Sen. Tommy Tuberville, R-Ala., has been blasting the delay on Twitter for weeks, saying the reconsiderations of former President Donald Trump’s original decision to shift the HQ to Redstone Arsenal are politically motivated.

“Political attempts to derail SPACECOM’s move to Alabama are nothing but a case of sore loser syndrome. Those standing in the way are relying on red herring arguments instead of the facts,” Tuberville said on Twitter last week. “Check the scorecard: Huntsville is the #1 spot for U.S. Space Command.”

In January 2021, during the last days of the Trump administration, the Department of the Air Force selected the Army’s Redstone Arsenal in Huntsville as the preferred location for Space Command’s permanent headquarters.

Since that announcement, members of Colorado’s congressional delegation in Washington have been fighting to have the decision reviewed in hopes of keeping the base, as well as 1,400 jobs and millions of dollars of economic impact, in their home state.

In August 2021, while speaking on an Alabama radio show, Trump said the move was his decision, which sparked speculation that the former president may have intervened in the process for choosing the base, something that could give ammunition to legal challenges.

“Space Force — I sent to Alabama,” Trump told the “Rick & Bubba” radio show at the time. “I hope you know that. [They] said they were looking for a home, and I single-handedly said, ‘Let’s go to Alabama.’ They wanted it. I said, ‘Let’s go to Alabama. I love Alabama.'”

Two watchdog reports, requested by members of Colorado’s delegation in Washington, followed. They did not point to any major issues with Huntsville as a location for the base, but did scrutinize the process for choosing the location.

This past May, the findings of a Department of Defense inspector general report said that, while the selection process was marred by shoddy recordkeeping, the ultimate decision to choose Huntsville was “reasonable.”

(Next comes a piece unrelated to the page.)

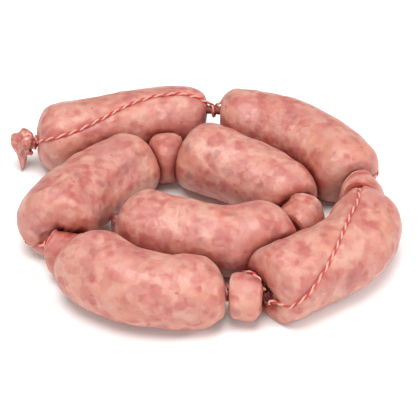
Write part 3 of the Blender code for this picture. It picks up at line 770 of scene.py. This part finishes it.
def sausage_material():
    k = Tree("raw_sausage")
    p = k.space()
    w = k.warp(p, 0.16, 4.5)
    # coarse ground meat and fat: patches of several tones
    a = k.split(k.cells(w, 0.13, 0.65).outputs["Color"])[0]
    b = k.split(k.cells(k.shift(w, (31.0, 7.0, 3.0)), 0.26, 0.5).outputs["Color"])[1]
    tones = [(0.22, meat(242, 199, 178)), (0.38, meat(240, 186, 164)), (0.50, meat(232, 165, 147)),
             (0.62, meat(222, 144, 131)), (0.76, meat(206, 119, 113))]
    tones2 = [(0.20, meat(244, 204, 184)), (0.42, meat(236, 176, 156)), (0.58, meat(226, 151, 137)),
              (0.78, meat(210, 124, 119))]
    col = k.mix(0.45, k.ramp(a, tones), k.ramp(b, tones2))
    # broad drift between pinker and more peach-coloured places
    broad = k.noise(k.shift(p, (5.0, 60.0, 0.0)), 0.045, 2.0).outputs["Fac"]
    col = k.mix(k.level(broad, 0.52, 0.68, 0.0, 0.55), col, meat(240, 178, 148))
    col = k.mix(k.level(broad, 0.46, 0.32, 0.0, 0.50), col, meat(214, 142, 138))
    # single pale pieces of fat, red flecks, mauve ovals
    w2 = k.warp(k.warp(p, 0.14, 5.0), 0.42, 3.4, 3.0)
    fat = k.spots(k.shift(w2, (11.0, 0.0, 5.0)), 0.125, 0.10, 0.50, 0.55)
    col = k.mix(k.maths("MULTIPLY", fat, 0.62), col, meat(243, 204, 184))
    lean = k.spots(k.shift(w2, (0.0, 21.0, 9.0)), 0.135, 0.06, 0.50, 0.55)
    col = k.mix(k.maths("MULTIPLY", lean, 0.85), col, meat(205, 108, 104))
    mauve = k.spots(k.shift(w2, (3.0, 2.0, 40.0)), 0.085, 0.06, 0.38, 0.45)
    col = k.mix(k.maths("MULTIPLY", mauve, 0.70), col, meat(176, 108, 112))
    red = k.spots(k.shift(w2, (17.0, 9.0, 70.0)), 0.16, 0.08, 0.20, 0.22)
    col = k.mix(k.maths("MULTIPLY", red, 0.70), col, meat(196, 74, 70))
    # fine grain of the mince
    grain = k.noise(p, 0.9, 3.0, 0.6).outputs["Fac"]
    col = k.mix(k.level(grain, 0.35, 0.65, 0.0, 0.16), col, meat(208, 128, 116))
    # casing: a slightly milky film over everything
    veil = k.noise(k.shift(p, (80.0, 0.0, 0.0)), 0.09, 3.0).outputs["Fac"]
    col = k.mix(k.level(veil, 0.35, 0.65, 0.04, 0.20), col, meat(236, 182, 168))
    # painted shade: the meat colour darkened and reddened towards the next link, a broad tint within 12 mm and a dark
    # red within 5 mm
    near = k.node("ShaderNodeAttribute", attribute_name="nearness").outputs["Fac"]
    # painted shade, broad: a reddish multiply tint that fades out by 12 mm from the next link
    wide = k.level(near, 0.0, 12.0, 0.80, 0.0)
    col = k.mix(wide, col, k.mix(1.0, col, lin(216, 122, 100), "MULTIPLY"))
    # painted shade, tight: up to 93% of a dark red near the contacts, fading out by 5 mm
    painted_crevice_shade = k.level(near, 0.2, 5.0, 0.93, 0.0)
    col = k.mix(painted_crevice_shade, col, meat(104, 24, 16))
    s = k.shader
    k.put(s.inputs["Base Color"], col)
    rough = k.noise(p, 0.22, 3.0).outputs["Fac"]
    k.put(s.inputs["Roughness"], k.level(rough, 0.3, 0.7, 0.42, 0.58))
    s.inputs["Specular IOR Level"].default_value = 0.5
    s.inputs["Subsurface Weight"].default_value = 0.55
    s.inputs["Subsurface Radius"].default_value = (1.0, 0.30, 0.20)
    s.inputs["Subsurface Scale"].default_value = 0.0050
    s.inputs["Coat Weight"].default_value = 0.18
    s.inputs["Coat Roughness"].default_value = 0.30
    h1 = k.cells(w, 0.30, 0.8).outputs["Distance"]
    n1 = k.bump(h1, 0.0010, 0.35)
    n2 = k.bump(k.noise(p, 0.35, 4.0, 0.55).outputs["Fac"], 0.0010, 0.30, n1)
    k.put(s.inputs["Normal"], n2)
    return k.mat


def casing_material():
    k = Tree("casing")
    p = k.space()
    w = k.warp(p, 0.5, 1.6)
    a = k.noise(w, 0.5, 3.0, 0.55).outputs["Fac"]
    col = k.ramp(a, [(0.30, meat(238, 190, 172)), (0.48, meat(228, 150, 134)), (0.62, meat(208, 112, 102)), (0.78, meat(186, 84, 78))])
    pale = k.spots(k.shift(w, (3.0, 9.0, 1.0)), 0.30, 0.15, 0.45, 0.5)
    col = k.mix(k.maths("MULTIPLY", pale, 0.5), col, meat(242, 202, 186))
    s = k.shader
    k.put(s.inputs["Base Color"], col)
    k.put(s.inputs["Roughness"], k.level(a, 0.3, 0.7, 0.30, 0.46))
    s.inputs["Subsurface Weight"].default_value = 0.30
    s.inputs["Subsurface Radius"].default_value = (1.0, 0.38, 0.26)
    s.inputs["Subsurface Scale"].default_value = 0.0025
    s.inputs["Coat Weight"].default_value = 0.5
    s.inputs["Coat Roughness"].default_value = 0.16
    k.put(s.inputs["Normal"], k.bump(k.noise(p, 1.3, 3.0, 0.6).outputs["Fac"], 0.0004, 0.35))
    return k.mat


def twine_material(name, low, high):
    k = Tree(name)
    p = k.space()
    fibre = k.noise(k.warp(p, 1.4, 0.8), 3.2, 3.0, 0.6).outputs["Fac"]
    soak = k.noise(p, 0.12, 2.0).outputs["Fac"]
    col = k.mix(k.level(fibre, 0.3, 0.7), low, high)
    col = k.mix(k.level(soak, 0.45, 0.65, 0.0, 0.25), col, lin(206, 120, 108))
    s = k.shader
    k.put(s.inputs["Base Color"], col)
    k.put(s.inputs["Roughness"], k.level(fibre, 0.3, 0.7, 0.55, 0.80))
    s.inputs["Sheen Weight"].default_value = 0.15
    k.put(s.inputs["Normal"], k.bump(k.noise(p, 4.0, 2.0, 0.6).outputs["Fac"], 0.0002, 0.5))
    return k.mat


def floor_material():
    k = Tree("floor_pale")
    s = k.shader
    n = k.noise(k.space(1.0), 3.0, 2.0).outputs["Fac"]
    k.put(s.inputs["Base Color"], k.mix(n, lin(250, 250, 250), lin(248, 248, 248)))
    s.inputs["Roughness"].default_value = 0.75
    s.inputs["Specular IOR Level"].default_value = 0.1
    return k.mat


# ---------------------------------------------------------------- objects
def piece(name, solid, mat, slot, *nodes):
    verts, quads, tris = solid[:3]
    mesh = bpy.data.meshes.new(name)
    mesh.from_pydata((verts * MM).tolist(), [], quads.tolist() + tris.tolist())
    mesh.update()
    mesh.shade_smooth()
    if len(solid) > 3:                  # nearness of the next link, in millimetres: drives the painted shade in the crevices
        layer = mesh.attributes.new("nearness", "FLOAT", "POINT")
        layer.data.foreach_set("value", np.minimum(solid[3], 40.0).astype(np.float32))
    mesh.materials.append(mat)
    obj = bpy.data.objects.new(name, mesh)
    bpy.context.scene.collection.objects.link(obj)
    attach(obj, "root")
    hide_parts(*nodes)
    return obj


def light(name, place, target, size, power, colour):
    data = bpy.data.lights.new(name, "AREA")
    data.shape = "DISK"
    data.size = size
    data.energy = power
    data.color = colour
    obj = bpy.data.objects.new(name, data)
    bpy.context.scene.collection.objects.link(obj)
    obj.location = place
    obj.rotation_euler = (Vector(target) - Vector(place)).to_track_quat("-Z", "Y").to_euler()
    return obj


def main():
    # camera: 40 degrees down from the front, a long lens
    target = Vector((SHIFT[0] * MM, SHIFT[1] * MM, 0.015))
    e = math.radians(40.0)
    look = Vector((0.0, math.cos(e), -math.sin(e)))
    data = bpy.data.cameras.new("camera")
    data.lens = 50.0
    data.sensor_width = 2 * 50.0 * 210.0 / 1545.45
    data.clip_start = 0.01
    camera = bpy.data.objects.new("camera", data)
    bpy.context.scene.collection.objects.link(camera)
    camera.location = target - look * 0.85
    camera.rotation_euler = look.to_track_quat("-Z", "Y").to_euler()
    bpy.context.scene.camera = camera

    sausage = sausage_material()
    casing = casing_material()
    red = twine_material("twine_red", lin(172, 24, 26), lin(200, 58, 54))
    white = twine_material("twine_white", lin(204, 142, 124), lin(222, 168, 150))

    links = make_links()
    for link in links:
        piece(link.name.replace("link_", "sausage_"), fine_link(link, links), sausage, "sausage", link.name)
    path, at = resample(twine_path(links), 0.4)
    piece("twine_red", strand(path, at, 0.0), red, "twine", "twine")
    piece("twine_white", strand(path, at, math.pi), white, "twine", "twine")
    piece("knot_of_casing", casing_knot(links), casing, "casing", "casing_knot")
    piece("stub_of_casing", casing_stub(links), casing, "casing", "casing_stub")

    # pale floor, soft studio light
    mesh = bpy.data.meshes.new("floor")
    h = 4.0
    mesh.from_pydata([(-h, -h, 0), (h, -h, 0), (h, h, 0), (-h, h, 0)], [], [(0, 1, 2, 3)])
    floor = bpy.data.objects.new("floor", mesh)
    floor.location.z = -0.0002
    mesh.materials.append(floor_material())
    bpy.context.scene.collection.objects.link(floor)
    light("overhead", (-0.10, -0.15, 1.25), (0, 0, 0), 1.0, 17.5, (1.0, 0.99, 0.985))
    light("front", (-0.25, -1.25, 0.55), (0, 0, 0), 1.1, 6.5, (1.0, 0.985, 0.97))
    light("side", (1.05, -0.10, 0.75), (0, 0, 0), 0.45, 5.5, (1.0, 0.97, 0.97))
    world = bpy.data.worlds.new("studio")
    bpy.context.scene.world = world
    world.use_nodes = True
    world.node_tree.nodes["Background"].inputs[0].default_value = (1.0, 1.0, 1.0, 1.0)
    world.node_tree.nodes["Background"].inputs[1].default_value = 0.35
    bpy.context.scene.view_settings.view_transform = "Standard"


main()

And in June, the Government Accountability Office released a report saying that Space Command’s move from Colorado to Alabama was driven by an unorganized and unclear process. While that report did not comment on or analyze whether the choice of Huntsville as the home of Space Command was acceptable, the congressional watchdog organization did express concerns about “significant shortfalls in its transparency and credibility,” as well as the “appearance of bias” in the decision.

The GAO report did not address whether Trump, or any senior military official, was responsible for the ultimate selection of Redstone Arsenal.

The Supreme Court’s ruling last year to overturn Roe v. Wade — known as Dobbs v. Jackson Women’s Health Organization — has also been seen as potentially impacting the decision to move Space Command from Colorado to Alabama.

Moving from Colorado, where abortion access is unrestricted, to Alabama, where it is illegal with limited exceptions, could change the quality of life for service members assigned to the command, as well as harm the military’s retention efforts, Bennet previously told Military.com.

“I’m deeply concerned about how the Dobbs decision and state abortion bans will affect Space Command’s workforce and readiness if the command leaves Colorado,” Bennet said in an emailed statement to Military.com this past August.